Days of Beauty and Despair
I've been in a bit of a block knowing what to write these last days. The domestic activities of last week, when Scott and I stayed up past 1 a.m. every night painting and working on our home, and the busyness of work seem so inconsequential when compared to what my countrymen and women are experiencing on the Gulf Coast.
Even mine and Scott's fifth wedding anniversary, which we celebrated last Friday, loses a great portion of its joyfulness in the shadow of all that's befallen our nation since last weekend.
The weather here in Michigan has turned just lovely. And at any other time I would feel my heart soar at its beauty. Instead, I can't separate myself from television news accounts and, because I don't have access to TV at work, online reporting from The Washington Post and others. Surely the pictures are too horrible to be real and the stories too unbelievable to be true; yet I know that's not the case.

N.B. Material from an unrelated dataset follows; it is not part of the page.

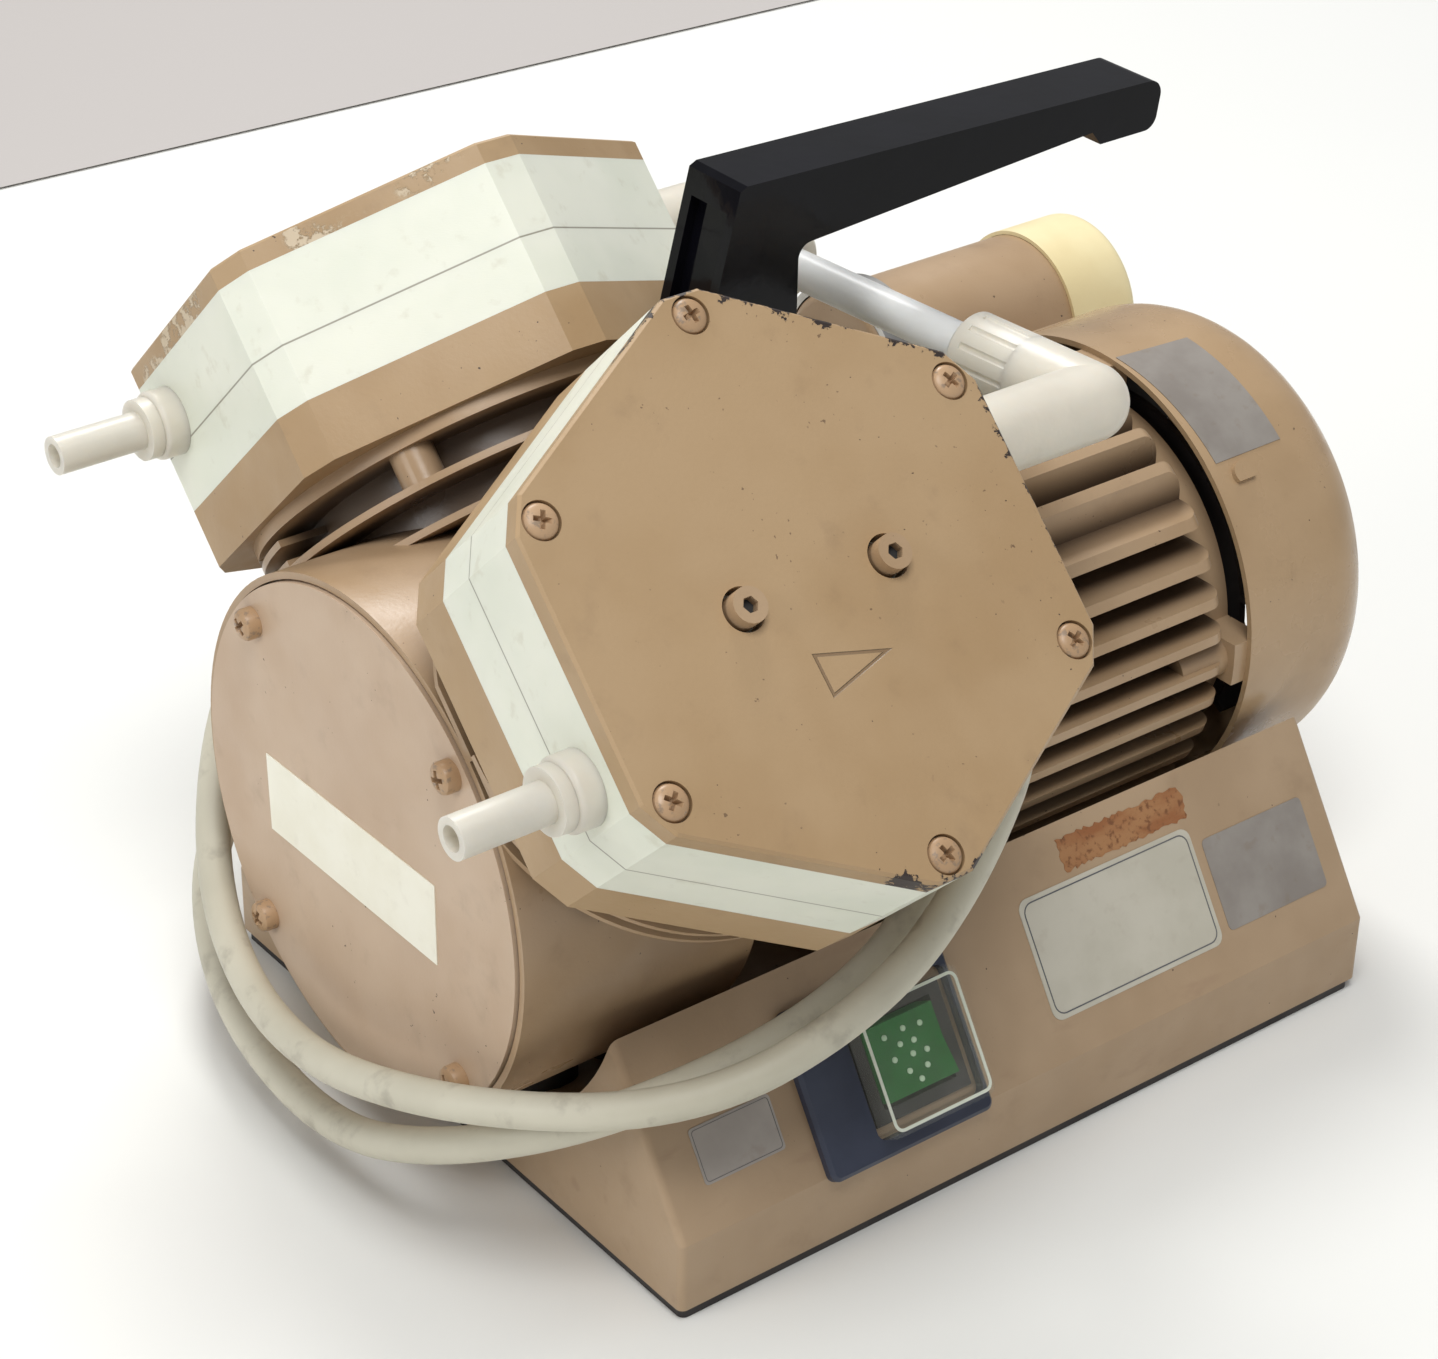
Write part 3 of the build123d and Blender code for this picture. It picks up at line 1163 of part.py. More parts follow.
def strain_relief():
    # Ribbed rubber sleeve in the rear slope: a flange on the skin, a neck through it and a lip inside.
    sleeve = stub(GLAND_FLANGE, 0, GLAND_FLANGE_THICK)
    sleeve += Pos(0, 0, GLAND_FLANGE_THICK) * Cone(
        GLAND_ROOT, GLAND_TIP, GLAND_LENGTH - GLAND_FLANGE_THICK, align=(Align.CENTER, Align.CENTER, Align.MIN))
    step = (GLAND_LENGTH - GLAND_FLANGE_THICK) / (GLAND_RINGS + 1)
    for ring in range(GLAND_RINGS):
        low = GLAND_FLANGE_THICK + step * (ring + 0.7)
        groove = stub(GLAND_FLANGE, low, low + GLAND_GROOVE) - stub(GLAND_TIP - 0.2, low - 1, low + 3)
        sleeve -= groove
    sleeve += stub(GLAND_NECK, -GLAND_DEPTH, 0)
    sleeve += stub(GLAND_FLANGE - 1, -GLAND_DEPTH, -BASE_WALL - SEAT_GAP)
    sleeve -= stub(CORD_RADIUS, -GLAND_DEPTH - 1, GLAND_LENGTH + 1)
    return rear_slope(GLAND_X, GLAND_UP, 0) * sleeve


def plug_plane():
    # Where the cord enters the plug's body, pointing along the blades.
    return Plane(origin=(HEAD_X + TAIL_END[0], TAIL_END[1], CORD_ON_TABLE), x_dir=(0, 1, 0), z_dir=(1, 0, 0))


def plug():
    # Moulded plug with two flat blades and a round earth pin.
    face = RectangleRounded(PLUG_WIDTH, PLUG_HEIGHT, 5.0)
    waist = RectangleRounded(0.62 * PLUG_WIDTH, 0.7 * PLUG_HEIGHT, 4.0)
    body = extrude(Pos(0, 0, PLUG_LENGTH * 0.6) * face, amount=PLUG_LENGTH * 0.4)
    body += loft([Plane.XY * waist, Plane.XY.offset(PLUG_LENGTH * 0.6) * face])
    body += Pos(0, 0, -PLUG_RELIEF) * Cone(PLUG_RELIEF_TIP, PLUG_RELIEF_ROOT, PLUG_RELIEF,
                                            align=(Align.CENTER, Align.CENTER, Align.MIN))
    body -= stub(CORD_RADIUS, -PLUG_RELIEF - 1, 0)
    for side in (-1, 1):
        blade = Pos(side * BLADE_GAP / 2, BLADE_UP, PLUG_LENGTH - BLADE_SINK) * Box(
            BLADE_THICK, BLADE_WIDTH, BLADE_LENGTH + BLADE_SINK, align=(Align.CENTER, Align.CENTER, Align.MIN))
        body += blade
    pin = Pos(0, -EARTH_DOWN, 0) * stub(EARTH_RADIUS, PLUG_LENGTH - BLADE_SINK, PLUG_LENGTH + EARTH_LENGTH)
    return plug_plane() * (body + chamfer(pin.edges().group_by(Axis.Z)[-1], EARTH_INSET))


def build_all():
    build_heads()
    keep("crankcase", crankcase())
    keep("crankcase_cover", crankcase_cover())
    keep("cover_gasket", cover_gasket())
    keep("cover_screws", Compound(children=cover_screws()))
    keep("shaft", shaft())
    keep("eccentric", eccentric())
    both_heads("rod_bearing", rod_bearing())
    both_heads("connecting_rod", connecting_rod())
    both_heads("clamp_disc", clamp_disc())
    keep("drive_bearing", ball_bearing(BEARING_LEFT, BEARING_RADIUS, BEARING_WIDTH))
    keep("fan_bearing", ball_bearing(FAN_BEARING_LEFT, FAN_BEARING, BEARING_WIDTH))
    keep("motor_housing", motor_housing())
    keep("stator", stator())
    keep("rotor_core", rotor_core())
    keep("fan_shield", fan_shield())
    keep("fan", fan())
    keep("fan_cover", fan_cover())
    keep("shield_screws", Compound(children=shield_screws()))
    keep("capacitor", capacitor())
    keep("capacitor_cap", capacitor_cap())
    keep("capacitor_clamp", capacitor_clamp())
    keep("handle", handle())
    keep("handle_screws", Compound(children=handle_screws()))
    keep("base_housing", base_housing())
    keep("base_mat", base_mat())
    keep("rubber_buffers", Compound(children=rubber_buffers()))
    keep("mounting_bolts", Compound(children=mounting_bolts()))
    keep("switch_bezel", switch_bezel())
    keep("switch_cover", switch_cover())
    keep("switch_body", switch_body())
    keep("switch_rocker", switch_rocker())
    keep("strain_relief", strain_relief())
    keep("power_cord", power_cord())
    keep("plug", plug())


build_all()
os.makedirs("parts", exist_ok=True)
for name, shape in nodes.items():
    export_step(shape, os.path.join("parts", name + ".step"))
print(len(nodes), "nodes written")
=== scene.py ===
import math

import bmesh
import bpy
import numpy as np
from mathutils import Matrix, Vector


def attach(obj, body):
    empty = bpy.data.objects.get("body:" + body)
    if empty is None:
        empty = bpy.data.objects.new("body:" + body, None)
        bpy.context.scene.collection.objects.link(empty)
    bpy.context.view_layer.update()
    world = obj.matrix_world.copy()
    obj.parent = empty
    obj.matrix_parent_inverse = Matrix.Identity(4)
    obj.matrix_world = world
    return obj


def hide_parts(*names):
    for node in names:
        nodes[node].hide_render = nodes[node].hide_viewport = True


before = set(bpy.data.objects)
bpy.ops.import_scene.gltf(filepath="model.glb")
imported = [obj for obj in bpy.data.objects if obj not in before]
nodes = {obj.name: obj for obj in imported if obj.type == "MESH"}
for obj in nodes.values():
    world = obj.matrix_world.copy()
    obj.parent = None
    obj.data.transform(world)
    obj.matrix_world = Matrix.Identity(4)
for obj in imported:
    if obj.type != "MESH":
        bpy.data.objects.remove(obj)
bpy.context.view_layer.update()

# Sizes in metres, in the same frame as the CAD source
MM = 0.001
AXIS_Z = 0.0908
HEAD_X = -0.0784
STAGGER = 0.0168
HEAD_FACE = 0.1376
HEAD_SCREWS = 0.0644
COVER_SCREWS = 0.0599
SCREW_SINK = 0.0018
SOCKET_OFFSET = 0.0199
COVER_X = -0.0586
PLATE_SEAM = 0.1122
SLOPE_FOOT = (-0.099, 0.0228)
SLOPE_TURN = math.atan2(0.0432, 0.028)
HALF = math.sqrt(0.5)

# Photograph's frame in pixels, and the camera that took it
PHOTO = (1438.0, 1359.0)
LENS = 88.95
SENSOR = 36.0
EYE = Vector((-0.5053, -0.6056, 0.5606))
CAM_RIGHT = Vector((0.7910, -0.6116, 0.0156))
CAM_UP = Vector((0.3037, 0.4147, 0.8579))
CAM_BACK = Vector((-0.5311, -0.6739, 0.5137))


def put(name, data):
    # A new object, linked into the scene.
    obj = bpy.data.objects.new(name, data)
    bpy.context.scene.collection.objects.link(obj)
    return obj


def make_camera():
    # The camera that took the photograph.
    data = bpy.data.cameras.new("camera")
    data.lens = LENS
    data.sensor_width = SENSOR
    data.sensor_fit = "HORIZONTAL"
    data.clip_start = 0.01
    data.clip_end = 20.0
    cam = put("camera", data)
    turn = Matrix((CAM_RIGHT, CAM_UP, CAM_BACK)).transposed().to_4x4()
    cam.matrix_world = Matrix.Translation(EYE) @ turn
    bpy.context.scene.camera = cam


def sight(px, py):
    # Direction from the camera through a pixel of the photograph.
    per_pixel = SENSOR / LENS / PHOTO[0]
    across = (px - PHOTO[0] / 2) * per_pixel
    upward = (PHOTO[1] / 2 - py) * per_pixel
    return (CAM_RIGHT * across + CAM_UP * upward - CAM_BACK).normalized()


def on_plane(px, py, point, normal):
    # Where the camera's line through a pixel meets a plane.
    ray = sight(px, py)
    return EYE + ray * ((Vector(point) - EYE).dot(normal) / ray.dot(normal))


make_camera()


def rgb(r, g, b):
    # A colour as the eye names it, turned into linear light.
    values = [c / 255.0 for c in (r, g, b)]
    return [c / 12.92 if c < 0.04045 else ((c + 0.055) / 1.055) ** 2.4 for c in values] + [1.0]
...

So when my feelings of sadness seem overwhelming, I remind myself how thankful I am that my sister Becky was able to move home from Baton Rouge a week before the storm hit -- a coincidence considering no one knew the storm was going to hit. I'm quietly grateful that she is home safely with us when so many others suffer greatly.
Donating seems insufficient an effort, but it's all I can do at this point to help. I hope you'll join me. I support the efforts of World Vision, but there are so many other worthy agencies giving aid.